> OBJECTIVE
Your task is to give the data again, exactly, with every line intact.

> INFORMATION SHOWN
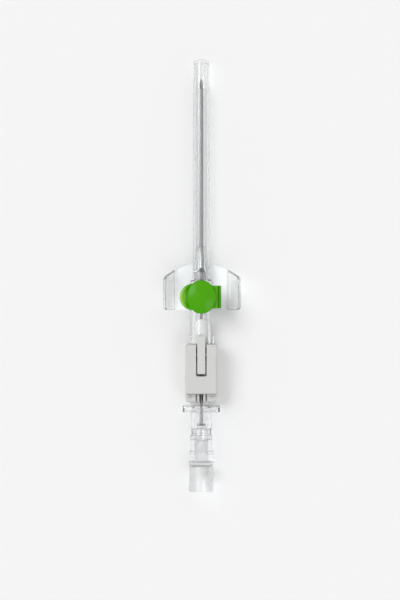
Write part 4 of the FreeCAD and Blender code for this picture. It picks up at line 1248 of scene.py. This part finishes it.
class CANNULA_OT_inner(bpy.types.Operator):
    """Give the small inner pieces their finishes"""
    bl_idname = "cannula.inner"
    bl_label = "Inner pieces"

    def execute(self, context):
        make_inner_pieces(finishes(context))
        return {"FINISHED"}


class CANNULA_OT_stage(bpy.types.Operator):
    """Make the floor, the lights and the camera"""
    bl_idname = "cannula.stage"
    bl_label = "Stage"

    def execute(self, context):
        for maker in (make_floor, make_room, make_lamps, make_camera):
            maker(context.scene.cannula.stage)
        return {"FINISHED"}


OPERATORS = (
    CANNULA_OT_stage, CANNULA_OT_cover, CANNULA_OT_needle, CANNULA_OT_hub, CANNULA_OT_wings, CANNULA_OT_cap,
    CANNULA_OT_guard, CANNULA_OT_chamber, CANNULA_OT_inner,
)


class CANNULA_PT_panel(bpy.types.Panel):
    """Pieces and sizes of the cannula"""
    bl_idname = "CANNULA_PT_panel"
    bl_label = "Cannula"
    bl_space_type = "VIEW_3D"
    bl_region_type = "UI"
    bl_category = "Cannula"

    def draw(self, context):
        for operator in OPERATORS:
            self.layout.operator(operator.bl_idname)
        settings = context.scene.cannula
        for item in own_settings(settings):
            box = self.layout.box()
            box.label(text=item.name)
            part = getattr(settings, item.identifier)
            for row in own_settings(part):
                box.prop(part, row.identifier)


CLASSES = (
    NeedleSettings, HubSettings, WingSettings, CapSettings, CoverSettings, GuardSettings, ChamberSettings,
    FinishSettings, StageSettings, CannulaSettings, *OPERATORS, CANNULA_PT_panel,
)


def register():
    """Register the settings, the operators and the panel."""
    for item in CLASSES:
        bpy.utils.register_class(item)
    bpy.types.Scene.cannula = group(CannulaSettings)


def unregister():
    """Take them out again."""
    del bpy.types.Scene.cannula
    for item in reversed(CLASSES):
        bpy.utils.unregister_class(item)


def main():
    """Make every piece in order."""
    register()
    bpy.ops.cannula.stage()
    bpy.ops.cannula.cover()
    bpy.ops.cannula.needle()
    bpy.ops.cannula.hub()
    bpy.ops.cannula.wings()
    bpy.ops.cannula.cap()
    bpy.ops.cannula.guard()
    bpy.ops.cannula.chamber()
    bpy.ops.cannula.inner()


if __name__ == "__main__":
    main()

> RESULT
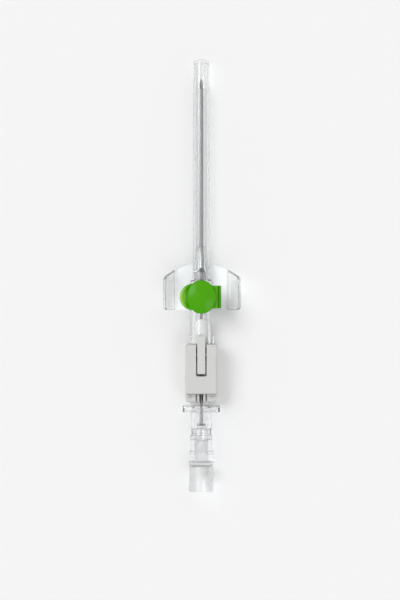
Write part 4 of the FreeCAD and Blender code for this picture. It picks up at line 1248 of scene.py. This part finishes it.
class CANNULA_OT_inner(bpy.types.Operator):
    """Give the small inner pieces their finishes"""
    bl_idname = "cannula.inner"
    bl_label = "Inner pieces"

    def execute(self, context):
        make_inner_pieces(finishes(context))
        return {"FINISHED"}


class CANNULA_OT_stage(bpy.types.Operator):
    """Make the floor, the lights and the camera"""
    bl_idname = "cannula.stage"
    bl_label = "Stage"

    def execute(self, context):
        for maker in (make_floor, make_room, make_lamps, make_camera):
            maker(context.scene.cannula.stage)
        return {"FINISHED"}


OPERATORS = (
    CANNULA_OT_stage, CANNULA_OT_cover, CANNULA_OT_needle, CANNULA_OT_hub, CANNULA_OT_wings, CANNULA_OT_cap,
    CANNULA_OT_guard, CANNULA_OT_chamber, CANNULA_OT_inner,
)


class CANNULA_PT_panel(bpy.types.Panel):
    """Pieces and sizes of the cannula"""
    bl_idname = "CANNULA_PT_panel"
    bl_label = "Cannula"
    bl_space_type = "VIEW_3D"
    bl_region_type = "UI"
    bl_category = "Cannula"

    def draw(self, context):
        for operator in OPERATORS:
            self.layout.operator(operator.bl_idname)
        settings = context.scene.cannula
        for item in own_settings(settings):
            box = self.layout.box()
            box.label(text=item.name)
            part = getattr(settings, item.identifier)
            for row in own_settings(part):
                box.prop(part, row.identifier)


CLASSES = (
    NeedleSettings, HubSettings, WingSettings, CapSettings, CoverSettings, GuardSettings, ChamberSettings,
    FinishSettings, StageSettings, CannulaSettings, *OPERATORS, CANNULA_PT_panel,
)


def register():
    """Register the settings, the operators and the panel."""
    for item in CLASSES:
        bpy.utils.register_class(item)
    bpy.types.Scene.cannula = group(CannulaSettings)


def unregister():
    """Take them out again."""
    del bpy.types.Scene.cannula
    for item in reversed(CLASSES):
        bpy.utils.unregister_class(item)


def main():
    """Make every piece in order."""
    register()
    bpy.ops.cannula.stage()
    bpy.ops.cannula.cover()
    bpy.ops.cannula.needle()
    bpy.ops.cannula.hub()
    bpy.ops.cannula.wings()
    bpy.ops.cannula.cap()
    bpy.ops.cannula.guard()
    bpy.ops.cannula.chamber()
    bpy.ops.cannula.inner()


if __name__ == "__main__":
    main()